With higher operating cash flow, a company can grow without requiring external funding. Meanwhile, negative cash flow means that the company may need external financing in the future to avoid defaulting on debts or going bankrupt.

When operating cash flow is positive, but net income is negative, that means the loss is from depreciation or an increase in working capital.


Cash Flow FAQs

Let’s review some frequently asked questions about OCF and other ways to analyze your business’s financial health.


How to embed our calculator

To embed our operating cash flow calculator, follow the steps below:

  1. Click on the embed symbol at the bottom right of the calculator.
  2. Copy the iframe.
  3. Go to your website.
  4. Add it to the page.
  5. Share the tool with your customers. 

Check out our other calculators to increase the free tools on your website.


What are operating activities in cash flow?

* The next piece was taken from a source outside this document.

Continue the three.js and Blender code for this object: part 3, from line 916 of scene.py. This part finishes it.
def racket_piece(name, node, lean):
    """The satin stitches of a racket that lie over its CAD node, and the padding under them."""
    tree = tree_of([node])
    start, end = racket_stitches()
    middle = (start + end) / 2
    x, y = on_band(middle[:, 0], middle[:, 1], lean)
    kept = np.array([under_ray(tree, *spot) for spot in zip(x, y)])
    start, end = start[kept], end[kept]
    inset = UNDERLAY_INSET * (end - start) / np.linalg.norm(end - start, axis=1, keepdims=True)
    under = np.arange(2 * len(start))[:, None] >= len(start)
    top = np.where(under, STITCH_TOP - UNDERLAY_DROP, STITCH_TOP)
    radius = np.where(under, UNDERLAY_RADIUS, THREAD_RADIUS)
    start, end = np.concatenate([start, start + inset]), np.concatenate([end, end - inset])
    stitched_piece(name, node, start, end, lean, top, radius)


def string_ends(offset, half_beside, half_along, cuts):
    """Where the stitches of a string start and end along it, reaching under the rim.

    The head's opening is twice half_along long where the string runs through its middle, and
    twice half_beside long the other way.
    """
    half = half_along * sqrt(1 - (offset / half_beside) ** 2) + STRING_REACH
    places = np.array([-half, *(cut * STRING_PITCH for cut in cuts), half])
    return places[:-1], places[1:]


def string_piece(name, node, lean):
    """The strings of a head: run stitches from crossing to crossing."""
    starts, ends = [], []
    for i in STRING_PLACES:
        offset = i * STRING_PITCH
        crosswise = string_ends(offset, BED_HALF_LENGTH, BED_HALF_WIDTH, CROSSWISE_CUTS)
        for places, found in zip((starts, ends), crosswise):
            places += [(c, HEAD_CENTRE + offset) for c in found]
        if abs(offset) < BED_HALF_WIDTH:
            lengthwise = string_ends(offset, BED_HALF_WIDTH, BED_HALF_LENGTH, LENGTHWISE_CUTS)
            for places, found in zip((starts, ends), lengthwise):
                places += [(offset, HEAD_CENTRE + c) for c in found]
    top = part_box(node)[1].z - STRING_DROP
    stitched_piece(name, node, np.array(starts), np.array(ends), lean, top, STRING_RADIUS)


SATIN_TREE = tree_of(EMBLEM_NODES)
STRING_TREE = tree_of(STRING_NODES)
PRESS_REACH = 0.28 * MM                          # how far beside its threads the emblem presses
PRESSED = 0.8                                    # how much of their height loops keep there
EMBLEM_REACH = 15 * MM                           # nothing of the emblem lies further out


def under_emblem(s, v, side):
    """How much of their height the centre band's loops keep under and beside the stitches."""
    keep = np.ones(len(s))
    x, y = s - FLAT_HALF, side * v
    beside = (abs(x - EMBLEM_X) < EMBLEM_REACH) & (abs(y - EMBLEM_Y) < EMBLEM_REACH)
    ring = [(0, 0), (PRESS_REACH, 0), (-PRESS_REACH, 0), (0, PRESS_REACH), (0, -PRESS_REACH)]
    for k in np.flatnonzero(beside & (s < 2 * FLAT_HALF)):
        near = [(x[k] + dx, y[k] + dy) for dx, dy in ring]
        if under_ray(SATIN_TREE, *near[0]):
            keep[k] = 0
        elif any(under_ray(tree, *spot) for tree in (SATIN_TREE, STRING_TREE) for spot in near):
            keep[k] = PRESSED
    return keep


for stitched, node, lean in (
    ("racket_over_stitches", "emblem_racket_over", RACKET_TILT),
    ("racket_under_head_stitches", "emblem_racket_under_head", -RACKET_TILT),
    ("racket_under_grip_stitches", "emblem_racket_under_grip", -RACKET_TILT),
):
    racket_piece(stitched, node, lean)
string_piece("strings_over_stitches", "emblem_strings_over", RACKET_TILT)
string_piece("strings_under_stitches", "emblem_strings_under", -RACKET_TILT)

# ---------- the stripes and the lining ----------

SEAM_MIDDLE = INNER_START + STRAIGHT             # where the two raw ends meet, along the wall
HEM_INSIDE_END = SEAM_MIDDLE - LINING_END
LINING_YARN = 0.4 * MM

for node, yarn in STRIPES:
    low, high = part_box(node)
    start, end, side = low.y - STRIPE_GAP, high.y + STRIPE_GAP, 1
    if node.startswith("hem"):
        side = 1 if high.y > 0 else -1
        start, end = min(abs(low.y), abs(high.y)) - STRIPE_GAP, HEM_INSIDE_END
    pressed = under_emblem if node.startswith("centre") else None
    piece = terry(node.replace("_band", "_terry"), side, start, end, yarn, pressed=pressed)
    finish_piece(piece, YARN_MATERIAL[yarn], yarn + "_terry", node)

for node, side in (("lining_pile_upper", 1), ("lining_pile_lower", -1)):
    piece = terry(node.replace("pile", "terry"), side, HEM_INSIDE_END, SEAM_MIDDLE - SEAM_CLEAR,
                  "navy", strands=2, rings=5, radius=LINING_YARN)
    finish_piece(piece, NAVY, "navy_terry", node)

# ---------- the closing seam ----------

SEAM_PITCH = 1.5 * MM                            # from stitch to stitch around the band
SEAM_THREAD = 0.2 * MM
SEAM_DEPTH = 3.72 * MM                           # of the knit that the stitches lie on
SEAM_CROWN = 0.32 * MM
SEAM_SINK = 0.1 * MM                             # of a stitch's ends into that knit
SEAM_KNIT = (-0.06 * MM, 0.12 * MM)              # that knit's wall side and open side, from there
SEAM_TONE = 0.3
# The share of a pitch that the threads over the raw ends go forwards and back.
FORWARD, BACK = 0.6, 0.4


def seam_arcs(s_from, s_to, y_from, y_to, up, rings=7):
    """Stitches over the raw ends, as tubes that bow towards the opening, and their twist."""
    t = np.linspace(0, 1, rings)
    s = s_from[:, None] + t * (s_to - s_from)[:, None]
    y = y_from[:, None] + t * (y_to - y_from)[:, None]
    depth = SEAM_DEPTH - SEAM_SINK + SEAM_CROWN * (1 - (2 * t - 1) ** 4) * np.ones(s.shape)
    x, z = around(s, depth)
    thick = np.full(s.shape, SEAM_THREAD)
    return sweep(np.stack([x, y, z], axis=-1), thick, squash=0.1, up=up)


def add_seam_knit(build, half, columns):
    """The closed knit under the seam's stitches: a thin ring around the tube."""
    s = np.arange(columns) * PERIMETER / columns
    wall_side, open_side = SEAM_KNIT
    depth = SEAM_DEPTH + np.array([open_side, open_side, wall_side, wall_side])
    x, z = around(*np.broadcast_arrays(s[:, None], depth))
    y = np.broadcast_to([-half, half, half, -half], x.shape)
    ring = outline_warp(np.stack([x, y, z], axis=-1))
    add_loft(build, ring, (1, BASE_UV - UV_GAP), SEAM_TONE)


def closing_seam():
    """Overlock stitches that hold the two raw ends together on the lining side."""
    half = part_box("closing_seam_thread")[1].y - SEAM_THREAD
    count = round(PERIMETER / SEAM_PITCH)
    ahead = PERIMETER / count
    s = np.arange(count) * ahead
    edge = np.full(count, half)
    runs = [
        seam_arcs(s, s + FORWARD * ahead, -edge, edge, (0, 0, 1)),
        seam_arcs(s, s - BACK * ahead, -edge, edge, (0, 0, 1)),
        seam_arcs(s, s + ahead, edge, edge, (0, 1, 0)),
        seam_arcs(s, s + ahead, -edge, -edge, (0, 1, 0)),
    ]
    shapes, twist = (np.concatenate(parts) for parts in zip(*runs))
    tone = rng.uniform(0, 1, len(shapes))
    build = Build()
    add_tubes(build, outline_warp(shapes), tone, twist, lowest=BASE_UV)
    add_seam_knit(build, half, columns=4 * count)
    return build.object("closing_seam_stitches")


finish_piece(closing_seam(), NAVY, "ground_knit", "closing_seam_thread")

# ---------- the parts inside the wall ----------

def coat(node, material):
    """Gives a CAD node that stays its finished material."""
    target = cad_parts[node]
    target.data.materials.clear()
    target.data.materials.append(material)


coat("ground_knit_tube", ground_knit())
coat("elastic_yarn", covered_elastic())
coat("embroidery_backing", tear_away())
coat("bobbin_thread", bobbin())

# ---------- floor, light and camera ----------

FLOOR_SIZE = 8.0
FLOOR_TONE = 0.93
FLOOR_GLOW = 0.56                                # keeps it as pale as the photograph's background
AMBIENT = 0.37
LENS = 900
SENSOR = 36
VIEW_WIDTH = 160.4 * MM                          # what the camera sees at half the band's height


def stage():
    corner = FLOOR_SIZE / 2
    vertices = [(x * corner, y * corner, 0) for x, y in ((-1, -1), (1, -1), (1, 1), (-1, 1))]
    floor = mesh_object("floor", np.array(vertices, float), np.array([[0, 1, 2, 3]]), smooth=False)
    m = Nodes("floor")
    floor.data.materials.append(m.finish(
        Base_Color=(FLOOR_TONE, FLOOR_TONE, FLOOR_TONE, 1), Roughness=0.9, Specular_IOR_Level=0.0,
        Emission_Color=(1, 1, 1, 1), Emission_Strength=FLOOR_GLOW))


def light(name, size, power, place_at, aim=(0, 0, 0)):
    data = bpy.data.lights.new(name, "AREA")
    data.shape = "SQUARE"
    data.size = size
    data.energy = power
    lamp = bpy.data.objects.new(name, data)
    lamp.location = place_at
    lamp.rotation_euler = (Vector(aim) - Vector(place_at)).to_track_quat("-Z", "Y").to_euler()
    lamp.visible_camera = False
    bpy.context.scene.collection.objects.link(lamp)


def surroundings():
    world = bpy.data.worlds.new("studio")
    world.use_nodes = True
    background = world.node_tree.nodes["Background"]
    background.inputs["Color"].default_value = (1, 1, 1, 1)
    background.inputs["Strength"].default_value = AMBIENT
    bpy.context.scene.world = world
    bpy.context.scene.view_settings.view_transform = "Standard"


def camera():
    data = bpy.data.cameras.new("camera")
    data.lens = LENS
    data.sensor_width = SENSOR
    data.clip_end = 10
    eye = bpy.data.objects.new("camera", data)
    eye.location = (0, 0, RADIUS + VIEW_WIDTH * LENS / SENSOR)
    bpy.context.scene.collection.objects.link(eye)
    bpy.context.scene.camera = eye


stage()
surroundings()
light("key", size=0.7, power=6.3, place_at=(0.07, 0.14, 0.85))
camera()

Operating activities include:

  • Cash from sales
  • Accounts receivables collected
  • Receipt or payment of interest
  • Purchase of supplies and materials
  • Wages 
  • Principal and interest on operating leases (excluding capital leases)
  • Payments for licenses, fines, and taxes 
  • Everything that isn’t part of an investing and financing activity

What is a good operating cash flow ratio?

The formula for operating cash flow ratio divides your operating cash flow by your liabilities. A ratio above 1.0 means that your business is able to continue your routine operating activities. 

Meanwhile, when the free cash flow ratio is above 10, you aren’t deploying your cash successfully. You should find ways to invest it instead of stockpiling cash that will decrease in value from inflation.


What is the difference between operating cash flow and free cash flow?

Operating cash flow doesn’t include capital expenditures, while free cash flow does. We also offer a free cash flow calculator.


What is OCF in finance?

OCF is short for operating cash flow. This financial metric measures how much cash a company has from its core business activities. It indicates whether the company can maintain and grow operations without seeking financing.